▶ _What you need to do_: Reproduce only the lines from the one containing "grip.position.set(-284, HANDLE_Y, 863);" through the one containing "bpy.data.objects.remove(obj)", exactly as written and with both ends included.

▶ _Provided data_:
------------
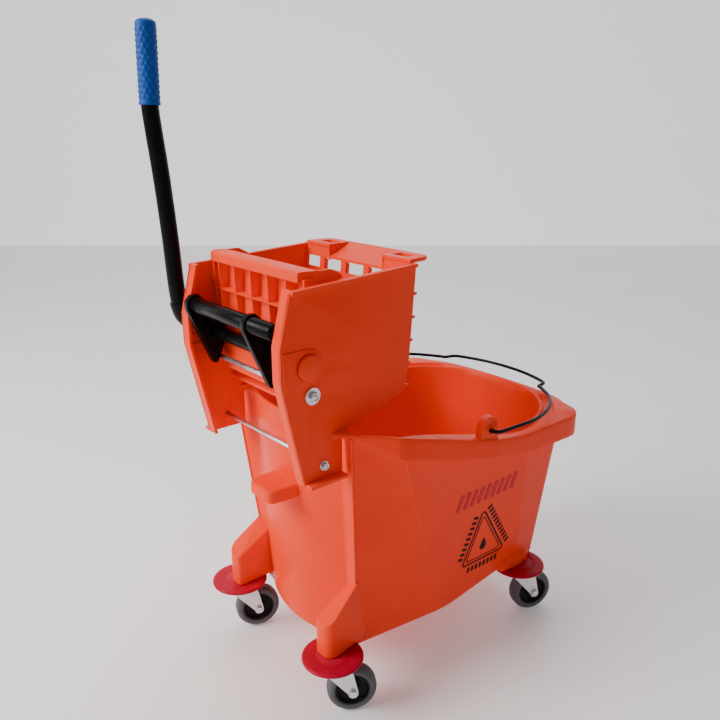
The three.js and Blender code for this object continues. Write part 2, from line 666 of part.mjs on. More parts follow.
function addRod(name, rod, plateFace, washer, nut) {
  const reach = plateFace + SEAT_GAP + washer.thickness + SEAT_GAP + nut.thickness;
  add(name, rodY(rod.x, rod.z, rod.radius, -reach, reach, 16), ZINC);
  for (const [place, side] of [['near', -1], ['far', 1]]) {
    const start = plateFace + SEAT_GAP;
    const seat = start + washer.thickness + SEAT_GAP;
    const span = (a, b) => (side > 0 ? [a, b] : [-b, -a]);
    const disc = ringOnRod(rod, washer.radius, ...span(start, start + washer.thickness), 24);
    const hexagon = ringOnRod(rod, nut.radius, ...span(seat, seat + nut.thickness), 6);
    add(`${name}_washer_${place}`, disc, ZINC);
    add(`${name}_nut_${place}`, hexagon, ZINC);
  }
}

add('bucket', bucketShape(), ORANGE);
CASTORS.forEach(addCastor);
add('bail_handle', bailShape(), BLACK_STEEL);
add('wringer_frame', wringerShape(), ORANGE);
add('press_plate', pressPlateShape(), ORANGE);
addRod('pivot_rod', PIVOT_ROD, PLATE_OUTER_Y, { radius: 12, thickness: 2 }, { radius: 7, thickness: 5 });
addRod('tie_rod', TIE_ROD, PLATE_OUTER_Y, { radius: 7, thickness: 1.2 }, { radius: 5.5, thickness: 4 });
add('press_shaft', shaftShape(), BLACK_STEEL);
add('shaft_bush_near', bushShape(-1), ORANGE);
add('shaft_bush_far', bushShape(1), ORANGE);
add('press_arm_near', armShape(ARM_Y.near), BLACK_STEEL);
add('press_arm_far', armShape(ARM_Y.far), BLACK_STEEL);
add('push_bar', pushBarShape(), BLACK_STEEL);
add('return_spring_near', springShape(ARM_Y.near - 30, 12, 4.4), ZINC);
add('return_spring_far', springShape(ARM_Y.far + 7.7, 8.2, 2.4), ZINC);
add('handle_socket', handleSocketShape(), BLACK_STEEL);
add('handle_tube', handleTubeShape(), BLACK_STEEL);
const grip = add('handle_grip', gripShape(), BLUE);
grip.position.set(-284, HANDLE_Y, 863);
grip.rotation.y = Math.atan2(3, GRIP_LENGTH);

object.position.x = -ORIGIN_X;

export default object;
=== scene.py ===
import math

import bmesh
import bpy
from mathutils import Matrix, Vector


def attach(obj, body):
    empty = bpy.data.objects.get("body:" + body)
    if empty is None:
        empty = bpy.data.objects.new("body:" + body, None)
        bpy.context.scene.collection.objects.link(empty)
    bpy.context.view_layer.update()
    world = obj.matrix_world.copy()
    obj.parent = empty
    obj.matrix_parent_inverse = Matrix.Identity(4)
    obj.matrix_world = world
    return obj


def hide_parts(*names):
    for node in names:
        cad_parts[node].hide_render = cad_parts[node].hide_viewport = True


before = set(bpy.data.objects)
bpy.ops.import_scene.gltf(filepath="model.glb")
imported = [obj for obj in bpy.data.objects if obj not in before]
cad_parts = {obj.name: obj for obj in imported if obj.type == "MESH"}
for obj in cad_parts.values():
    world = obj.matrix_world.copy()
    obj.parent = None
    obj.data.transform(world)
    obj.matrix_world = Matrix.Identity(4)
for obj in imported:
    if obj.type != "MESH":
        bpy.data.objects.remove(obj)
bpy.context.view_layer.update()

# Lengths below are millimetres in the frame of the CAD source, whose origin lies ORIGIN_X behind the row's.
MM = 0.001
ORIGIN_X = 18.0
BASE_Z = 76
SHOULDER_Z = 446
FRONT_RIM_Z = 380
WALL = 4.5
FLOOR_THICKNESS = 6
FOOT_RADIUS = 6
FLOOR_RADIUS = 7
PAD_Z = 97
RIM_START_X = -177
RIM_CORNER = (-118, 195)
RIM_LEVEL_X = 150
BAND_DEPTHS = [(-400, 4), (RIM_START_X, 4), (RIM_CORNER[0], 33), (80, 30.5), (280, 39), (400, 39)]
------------
▶ _Result_:
grip.position.set(-284, HANDLE_Y, 863);
grip.rotation.y = Math.atan2(3, GRIP_LENGTH);

object.position.x = -ORIGIN_X;

export default object;
=== scene.py ===
import math

import bmesh
import bpy
from mathutils import Matrix, Vector


def attach(obj, body):
    empty = bpy.data.objects.get("body:" + body)
    if empty is None:
        empty = bpy.data.objects.new("body:" + body, None)
        bpy.context.scene.collection.objects.link(empty)
    bpy.context.view_layer.update()
    world = obj.matrix_world.copy()
    obj.parent = empty
    obj.matrix_parent_inverse = Matrix.Identity(4)
    obj.matrix_world = world
    return obj


def hide_parts(*names):
    for node in names:
        cad_parts[node].hide_render = cad_parts[node].hide_viewport = True


before = set(bpy.data.objects)
bpy.ops.import_scene.gltf(filepath="model.glb")
imported = [obj for obj in bpy.data.objects if obj not in before]
cad_parts = {obj.name: obj for obj in imported if obj.type == "MESH"}
for obj in cad_parts.values():
    world = obj.matrix_world.copy()
    obj.parent = None
    obj.data.transform(world)
    obj.matrix_world = Matrix.Identity(4)
for obj in imported:
    if obj.type != "MESH":
        bpy.data.objects.remove(obj)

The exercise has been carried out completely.